'Illegal hunting' angle being probed in fatal shooting of 25-year-old driver on Iowa highway
Micalla Rettinger was on her way home from work when she was shot in the neck.
Authorities in Iowa say they are investigating whether a bullet that killed a former college softball player as she drove home from work may have been an errant shot fired by someone hunting illegally.
Micalla Rettinger, 25, was driving around 2:30 a.m. Sunday southbound on Highway 218 when the bullet shattered the driver’s side window of her Jeep and struck her in the neck, according to police. Her boyfriend, Adam Kimball, 32, whom she'd been driving home from work, was struck in the face by the same bullet but is expected to make a full recovery, police said.
Rettinger, who was heading home from a bar where she worked, was crossing a bridge over Brinker Lake and the Cedar River, authorities said. The area, they said, is heavily wooded.

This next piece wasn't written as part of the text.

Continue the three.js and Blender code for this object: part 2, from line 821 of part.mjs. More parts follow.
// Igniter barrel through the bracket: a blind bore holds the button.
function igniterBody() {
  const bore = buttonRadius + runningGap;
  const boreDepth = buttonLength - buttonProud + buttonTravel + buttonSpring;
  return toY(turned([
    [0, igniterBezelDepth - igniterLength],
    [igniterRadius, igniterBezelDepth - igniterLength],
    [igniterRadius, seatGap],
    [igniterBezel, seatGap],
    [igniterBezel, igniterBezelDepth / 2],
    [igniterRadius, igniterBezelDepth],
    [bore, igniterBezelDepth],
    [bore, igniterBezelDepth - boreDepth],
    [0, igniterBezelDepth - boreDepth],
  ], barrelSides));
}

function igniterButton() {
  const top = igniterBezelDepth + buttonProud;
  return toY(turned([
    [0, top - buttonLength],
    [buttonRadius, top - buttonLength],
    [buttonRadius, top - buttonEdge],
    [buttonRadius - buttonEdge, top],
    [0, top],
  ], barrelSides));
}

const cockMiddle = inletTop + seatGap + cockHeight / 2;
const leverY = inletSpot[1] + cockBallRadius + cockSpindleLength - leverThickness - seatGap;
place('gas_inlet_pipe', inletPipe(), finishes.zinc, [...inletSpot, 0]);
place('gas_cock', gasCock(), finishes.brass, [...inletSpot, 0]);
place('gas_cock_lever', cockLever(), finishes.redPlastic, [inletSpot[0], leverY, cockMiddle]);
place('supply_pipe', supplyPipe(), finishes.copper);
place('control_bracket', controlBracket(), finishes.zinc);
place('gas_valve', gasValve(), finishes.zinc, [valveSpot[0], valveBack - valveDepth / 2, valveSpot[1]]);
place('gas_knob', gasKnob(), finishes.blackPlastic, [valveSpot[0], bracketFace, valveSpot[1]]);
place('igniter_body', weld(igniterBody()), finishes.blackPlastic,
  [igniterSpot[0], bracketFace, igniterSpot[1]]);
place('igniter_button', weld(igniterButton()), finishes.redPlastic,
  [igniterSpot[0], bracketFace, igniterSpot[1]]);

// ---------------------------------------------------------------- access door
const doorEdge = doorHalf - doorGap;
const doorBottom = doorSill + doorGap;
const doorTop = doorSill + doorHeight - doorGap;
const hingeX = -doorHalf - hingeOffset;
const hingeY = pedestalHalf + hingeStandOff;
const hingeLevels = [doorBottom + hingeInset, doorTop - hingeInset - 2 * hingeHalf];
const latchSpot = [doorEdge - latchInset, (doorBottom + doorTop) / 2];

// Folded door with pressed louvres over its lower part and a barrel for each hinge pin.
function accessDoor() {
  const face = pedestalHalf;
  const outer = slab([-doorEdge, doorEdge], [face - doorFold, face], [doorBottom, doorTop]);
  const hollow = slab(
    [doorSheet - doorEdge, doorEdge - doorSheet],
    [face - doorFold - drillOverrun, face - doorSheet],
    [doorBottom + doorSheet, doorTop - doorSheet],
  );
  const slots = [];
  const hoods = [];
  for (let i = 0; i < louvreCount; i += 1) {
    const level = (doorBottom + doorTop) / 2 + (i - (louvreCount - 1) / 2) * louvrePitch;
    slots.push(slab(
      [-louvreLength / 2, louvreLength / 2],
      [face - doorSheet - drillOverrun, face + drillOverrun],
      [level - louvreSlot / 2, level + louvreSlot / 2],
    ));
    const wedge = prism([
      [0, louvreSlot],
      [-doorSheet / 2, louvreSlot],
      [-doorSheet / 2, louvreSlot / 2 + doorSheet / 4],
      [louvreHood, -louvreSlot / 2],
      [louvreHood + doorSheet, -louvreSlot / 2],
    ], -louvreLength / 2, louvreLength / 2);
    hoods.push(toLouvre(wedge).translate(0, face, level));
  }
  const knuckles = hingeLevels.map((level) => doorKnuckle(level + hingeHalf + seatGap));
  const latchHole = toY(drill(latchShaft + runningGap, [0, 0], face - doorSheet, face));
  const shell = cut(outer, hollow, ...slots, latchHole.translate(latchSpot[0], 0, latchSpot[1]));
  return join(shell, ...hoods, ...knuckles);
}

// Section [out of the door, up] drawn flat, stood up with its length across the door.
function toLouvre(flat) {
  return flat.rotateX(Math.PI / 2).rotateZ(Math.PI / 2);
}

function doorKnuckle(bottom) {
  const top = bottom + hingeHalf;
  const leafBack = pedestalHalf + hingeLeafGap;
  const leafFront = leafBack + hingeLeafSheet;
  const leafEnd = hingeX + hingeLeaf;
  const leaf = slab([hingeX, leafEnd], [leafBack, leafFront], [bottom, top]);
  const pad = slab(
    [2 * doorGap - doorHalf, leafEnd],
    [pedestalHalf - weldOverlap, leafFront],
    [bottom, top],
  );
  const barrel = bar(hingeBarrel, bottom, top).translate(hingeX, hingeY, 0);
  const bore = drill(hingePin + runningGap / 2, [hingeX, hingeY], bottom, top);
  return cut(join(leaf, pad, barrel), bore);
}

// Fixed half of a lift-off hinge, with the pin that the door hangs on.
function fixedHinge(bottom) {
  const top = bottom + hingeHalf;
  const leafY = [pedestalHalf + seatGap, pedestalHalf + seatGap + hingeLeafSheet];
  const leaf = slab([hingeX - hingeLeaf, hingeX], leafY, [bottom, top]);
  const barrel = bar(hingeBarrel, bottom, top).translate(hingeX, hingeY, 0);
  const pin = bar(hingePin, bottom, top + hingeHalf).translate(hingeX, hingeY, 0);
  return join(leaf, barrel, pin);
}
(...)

"They never saw a gun or a shooter," her father, Steven Rettinger, told ABC News. "It happened really fast, the bullet came in through the driver's side window and went through my daughter's neck and hit him in the passenger seat. He said it happened so fast that he knew he was hit and it took a second for him to realize that she also was hit."

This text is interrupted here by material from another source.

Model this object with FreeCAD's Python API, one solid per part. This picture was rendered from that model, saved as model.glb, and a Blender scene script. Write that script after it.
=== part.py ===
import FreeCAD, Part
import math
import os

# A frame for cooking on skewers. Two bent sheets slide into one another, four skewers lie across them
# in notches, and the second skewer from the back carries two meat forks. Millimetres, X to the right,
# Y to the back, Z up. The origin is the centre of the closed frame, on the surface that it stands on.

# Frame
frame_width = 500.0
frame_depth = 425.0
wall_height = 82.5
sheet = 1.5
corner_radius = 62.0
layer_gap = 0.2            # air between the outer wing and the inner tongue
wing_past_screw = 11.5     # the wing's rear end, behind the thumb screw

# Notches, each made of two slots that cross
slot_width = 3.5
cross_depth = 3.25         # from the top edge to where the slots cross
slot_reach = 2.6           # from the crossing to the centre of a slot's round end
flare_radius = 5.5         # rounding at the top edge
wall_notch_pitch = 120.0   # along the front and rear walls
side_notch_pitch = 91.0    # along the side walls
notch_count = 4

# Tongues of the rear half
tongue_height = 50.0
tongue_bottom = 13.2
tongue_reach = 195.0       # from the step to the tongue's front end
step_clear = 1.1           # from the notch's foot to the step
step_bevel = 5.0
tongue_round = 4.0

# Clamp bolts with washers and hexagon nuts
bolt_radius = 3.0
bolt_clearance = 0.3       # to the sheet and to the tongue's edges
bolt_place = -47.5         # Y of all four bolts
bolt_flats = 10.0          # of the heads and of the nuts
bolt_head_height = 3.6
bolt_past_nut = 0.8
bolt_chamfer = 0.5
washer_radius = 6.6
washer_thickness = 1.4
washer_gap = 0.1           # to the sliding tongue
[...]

Her father said the autopsy was completed Tuesday, but he had not seen results yet. He also wasn't sure what type of bullet was used, but authorities were doing ballistics work and able to retrieve some of the bullet from her boyfriend's mouth.
"It's a state park out that way. … There's islands out that way. We've been made aware that some illegal hunting may have been taking place on a couple of those locations," Maj. Joe Leibold of the Waterloo Police Department said.

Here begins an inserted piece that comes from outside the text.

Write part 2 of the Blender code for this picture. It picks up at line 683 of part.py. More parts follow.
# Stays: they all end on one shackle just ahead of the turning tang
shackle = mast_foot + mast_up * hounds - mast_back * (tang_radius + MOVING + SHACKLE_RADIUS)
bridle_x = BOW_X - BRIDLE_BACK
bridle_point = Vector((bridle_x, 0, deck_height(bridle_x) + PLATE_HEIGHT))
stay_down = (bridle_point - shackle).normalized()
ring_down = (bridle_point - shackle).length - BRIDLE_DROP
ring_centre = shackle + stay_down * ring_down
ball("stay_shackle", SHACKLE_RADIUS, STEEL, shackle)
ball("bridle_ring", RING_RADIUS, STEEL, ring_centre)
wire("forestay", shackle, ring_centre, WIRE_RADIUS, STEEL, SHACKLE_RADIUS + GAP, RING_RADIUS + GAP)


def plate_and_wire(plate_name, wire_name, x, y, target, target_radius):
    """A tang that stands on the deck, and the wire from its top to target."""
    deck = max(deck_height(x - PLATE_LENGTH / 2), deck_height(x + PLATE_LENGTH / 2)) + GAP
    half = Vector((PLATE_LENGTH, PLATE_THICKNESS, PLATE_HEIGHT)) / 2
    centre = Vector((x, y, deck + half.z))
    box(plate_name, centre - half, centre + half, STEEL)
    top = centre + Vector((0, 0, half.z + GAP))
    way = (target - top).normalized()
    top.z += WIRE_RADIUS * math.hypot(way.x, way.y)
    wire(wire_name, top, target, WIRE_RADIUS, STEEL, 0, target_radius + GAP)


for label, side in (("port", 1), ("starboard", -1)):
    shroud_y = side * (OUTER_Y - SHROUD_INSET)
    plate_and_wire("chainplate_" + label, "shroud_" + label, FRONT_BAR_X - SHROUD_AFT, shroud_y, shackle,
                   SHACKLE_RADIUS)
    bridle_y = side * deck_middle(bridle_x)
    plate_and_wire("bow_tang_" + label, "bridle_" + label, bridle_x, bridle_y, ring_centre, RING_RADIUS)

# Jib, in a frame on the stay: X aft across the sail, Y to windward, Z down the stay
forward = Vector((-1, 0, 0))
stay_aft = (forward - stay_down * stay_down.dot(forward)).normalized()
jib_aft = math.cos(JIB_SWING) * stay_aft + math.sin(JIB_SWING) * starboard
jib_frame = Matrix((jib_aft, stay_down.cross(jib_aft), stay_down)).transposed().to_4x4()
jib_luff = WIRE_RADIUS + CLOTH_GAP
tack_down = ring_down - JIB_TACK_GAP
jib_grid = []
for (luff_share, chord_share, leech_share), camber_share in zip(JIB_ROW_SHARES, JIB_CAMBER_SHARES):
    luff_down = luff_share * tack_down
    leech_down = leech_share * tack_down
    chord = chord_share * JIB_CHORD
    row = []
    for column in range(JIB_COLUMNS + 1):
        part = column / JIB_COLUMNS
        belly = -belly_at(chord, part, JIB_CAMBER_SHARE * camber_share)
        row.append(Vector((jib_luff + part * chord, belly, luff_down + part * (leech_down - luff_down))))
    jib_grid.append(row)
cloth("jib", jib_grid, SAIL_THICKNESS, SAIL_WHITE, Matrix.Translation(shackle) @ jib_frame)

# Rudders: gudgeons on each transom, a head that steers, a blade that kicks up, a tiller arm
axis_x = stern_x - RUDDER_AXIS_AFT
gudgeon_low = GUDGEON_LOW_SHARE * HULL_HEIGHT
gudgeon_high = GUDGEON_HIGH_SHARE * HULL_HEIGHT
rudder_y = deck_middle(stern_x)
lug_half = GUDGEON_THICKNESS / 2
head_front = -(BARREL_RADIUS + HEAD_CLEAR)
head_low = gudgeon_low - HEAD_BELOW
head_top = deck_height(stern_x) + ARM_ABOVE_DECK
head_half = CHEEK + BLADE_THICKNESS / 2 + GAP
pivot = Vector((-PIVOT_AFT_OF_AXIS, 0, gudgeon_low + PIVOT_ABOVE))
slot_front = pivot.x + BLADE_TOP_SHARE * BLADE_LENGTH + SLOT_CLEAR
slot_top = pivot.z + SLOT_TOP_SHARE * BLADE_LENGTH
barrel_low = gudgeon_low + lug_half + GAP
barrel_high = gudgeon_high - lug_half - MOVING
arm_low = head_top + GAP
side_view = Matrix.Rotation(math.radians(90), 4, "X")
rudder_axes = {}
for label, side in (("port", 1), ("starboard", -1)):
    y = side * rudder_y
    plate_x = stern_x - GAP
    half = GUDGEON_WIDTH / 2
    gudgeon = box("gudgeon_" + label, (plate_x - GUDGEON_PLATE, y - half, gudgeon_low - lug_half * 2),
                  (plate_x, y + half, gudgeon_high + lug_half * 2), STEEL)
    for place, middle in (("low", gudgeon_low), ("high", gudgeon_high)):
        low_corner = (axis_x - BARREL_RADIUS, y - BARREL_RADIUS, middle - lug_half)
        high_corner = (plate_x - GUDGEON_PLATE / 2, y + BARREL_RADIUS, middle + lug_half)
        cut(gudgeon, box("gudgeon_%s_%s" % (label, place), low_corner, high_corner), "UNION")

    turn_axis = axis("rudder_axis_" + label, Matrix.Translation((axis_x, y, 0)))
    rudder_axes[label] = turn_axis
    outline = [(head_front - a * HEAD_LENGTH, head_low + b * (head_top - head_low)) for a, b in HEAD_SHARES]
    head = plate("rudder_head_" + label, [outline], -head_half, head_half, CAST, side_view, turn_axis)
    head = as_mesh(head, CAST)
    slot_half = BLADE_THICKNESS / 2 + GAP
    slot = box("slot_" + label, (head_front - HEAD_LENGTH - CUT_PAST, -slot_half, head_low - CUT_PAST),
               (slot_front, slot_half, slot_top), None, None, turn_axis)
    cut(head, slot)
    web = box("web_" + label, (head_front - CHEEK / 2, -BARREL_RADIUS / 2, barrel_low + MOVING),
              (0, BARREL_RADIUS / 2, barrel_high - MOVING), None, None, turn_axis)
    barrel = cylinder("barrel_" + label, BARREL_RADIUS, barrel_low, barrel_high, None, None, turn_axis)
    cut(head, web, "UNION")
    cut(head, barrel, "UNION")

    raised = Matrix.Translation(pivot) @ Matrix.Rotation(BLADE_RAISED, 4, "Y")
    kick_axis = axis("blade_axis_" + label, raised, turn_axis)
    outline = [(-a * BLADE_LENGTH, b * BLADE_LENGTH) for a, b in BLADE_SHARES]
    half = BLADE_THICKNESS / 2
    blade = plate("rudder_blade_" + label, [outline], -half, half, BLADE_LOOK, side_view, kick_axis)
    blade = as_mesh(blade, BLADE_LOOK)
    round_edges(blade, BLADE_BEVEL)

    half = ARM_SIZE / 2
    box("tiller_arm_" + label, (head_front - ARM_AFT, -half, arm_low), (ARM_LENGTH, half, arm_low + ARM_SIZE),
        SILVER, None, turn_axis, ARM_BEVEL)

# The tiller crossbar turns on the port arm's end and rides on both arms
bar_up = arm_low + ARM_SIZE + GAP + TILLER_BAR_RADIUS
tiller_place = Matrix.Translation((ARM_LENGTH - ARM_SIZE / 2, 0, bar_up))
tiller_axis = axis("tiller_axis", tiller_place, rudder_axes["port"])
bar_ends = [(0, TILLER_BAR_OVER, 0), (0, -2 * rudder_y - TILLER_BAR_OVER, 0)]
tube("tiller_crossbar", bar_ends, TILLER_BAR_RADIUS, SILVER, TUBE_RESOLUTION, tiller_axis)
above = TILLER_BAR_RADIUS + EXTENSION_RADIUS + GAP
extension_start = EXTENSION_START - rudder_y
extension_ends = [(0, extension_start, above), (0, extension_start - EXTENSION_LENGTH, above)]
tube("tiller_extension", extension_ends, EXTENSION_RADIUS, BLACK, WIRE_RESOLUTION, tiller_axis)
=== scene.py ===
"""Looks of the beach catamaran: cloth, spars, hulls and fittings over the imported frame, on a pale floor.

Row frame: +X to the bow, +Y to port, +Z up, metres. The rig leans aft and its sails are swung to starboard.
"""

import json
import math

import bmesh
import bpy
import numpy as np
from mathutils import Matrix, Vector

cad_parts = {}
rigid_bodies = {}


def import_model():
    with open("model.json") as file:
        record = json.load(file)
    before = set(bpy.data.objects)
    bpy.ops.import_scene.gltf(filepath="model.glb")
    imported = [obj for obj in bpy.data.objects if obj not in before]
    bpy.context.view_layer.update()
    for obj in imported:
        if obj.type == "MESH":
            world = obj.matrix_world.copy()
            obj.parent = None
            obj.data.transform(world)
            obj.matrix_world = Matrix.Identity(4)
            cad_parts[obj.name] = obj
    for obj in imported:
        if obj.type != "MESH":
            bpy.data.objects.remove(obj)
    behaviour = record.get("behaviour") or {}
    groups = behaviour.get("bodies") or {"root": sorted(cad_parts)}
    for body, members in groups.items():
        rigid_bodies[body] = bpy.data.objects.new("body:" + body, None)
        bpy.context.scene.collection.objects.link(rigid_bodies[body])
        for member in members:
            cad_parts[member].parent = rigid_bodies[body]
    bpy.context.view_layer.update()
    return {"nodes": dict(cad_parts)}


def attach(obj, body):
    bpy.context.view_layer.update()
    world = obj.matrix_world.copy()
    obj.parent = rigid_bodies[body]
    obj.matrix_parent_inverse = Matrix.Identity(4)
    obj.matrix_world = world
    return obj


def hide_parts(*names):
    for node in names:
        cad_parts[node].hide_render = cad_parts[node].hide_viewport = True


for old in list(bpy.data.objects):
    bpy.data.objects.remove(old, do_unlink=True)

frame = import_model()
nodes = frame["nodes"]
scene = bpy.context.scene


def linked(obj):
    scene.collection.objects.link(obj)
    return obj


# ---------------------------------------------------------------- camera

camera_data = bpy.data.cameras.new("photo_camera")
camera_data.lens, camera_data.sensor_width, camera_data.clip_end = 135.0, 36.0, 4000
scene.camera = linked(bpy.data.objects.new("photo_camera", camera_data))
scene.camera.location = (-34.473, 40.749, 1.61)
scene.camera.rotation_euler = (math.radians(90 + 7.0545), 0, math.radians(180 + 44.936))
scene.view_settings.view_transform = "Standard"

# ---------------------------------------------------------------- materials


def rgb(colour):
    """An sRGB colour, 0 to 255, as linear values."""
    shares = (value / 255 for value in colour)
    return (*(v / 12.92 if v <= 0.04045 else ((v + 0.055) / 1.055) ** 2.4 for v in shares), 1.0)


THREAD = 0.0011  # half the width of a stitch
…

Leibold told ABC News Tuesday that it was not legal to hunt at 2 a.m.
"It's an odd area for someone to be hunting, in the middle of the night," Steven Rettinger said. "You really usually think of hunting 'coons at night time and you don't hunt 'coons that close to the city so it doesn't make a lot of sense. So I'm not exactly sure what the latest theory is."
Rettinger managed to pull over near the Greenhill Road exit but was pronounced dead at the scene.
"Micalla was a very giving person. She had a huge heart," her father said. "She never really met anybody she didn't like. She had lots of friends and she'd have given her friends the shirt off her back if they needed it. She was kind to everyone, animals included. Everybody was made happy when she was around. She was the light of the room."
Rettinger, who had plans to become a dentist, was a 2016 graduate of the University of Northern Iowa, where she earned a degree in biology and was "an outstanding outfielder" for the softball team, the university said.
"It's a devastating loss. … She was very well-liked," said Jerek Wolcott, the university’s assistant athletic director for communications. "One of her teammates described her as a sister."
On Tuesday night, the team planned to hold a moment of silence for Rettinger during its last home game.
"I can still see the smile on her face and I remember the way she always thought of other people first in a genuine way," softball coach Ryan Jacobs said in a statement. "When we had youth camps, she was the one that all of the kids on campus would be drawn to. This is a huge loss to our team and everyone that knew her."
Authorities said they were investigating a number of leads and were asking anyone who may have a surveillance or trail camera that might have recorded something to call the Waterloo police.
"I just pray that the person that did this, I hope it was an accident, and if it wasn't an accident I hope that they don't do it to anybody else," Steven Rettinger said. "I just hope we come to some resolution of this at some point."
A $5,000 reward for information has been offered.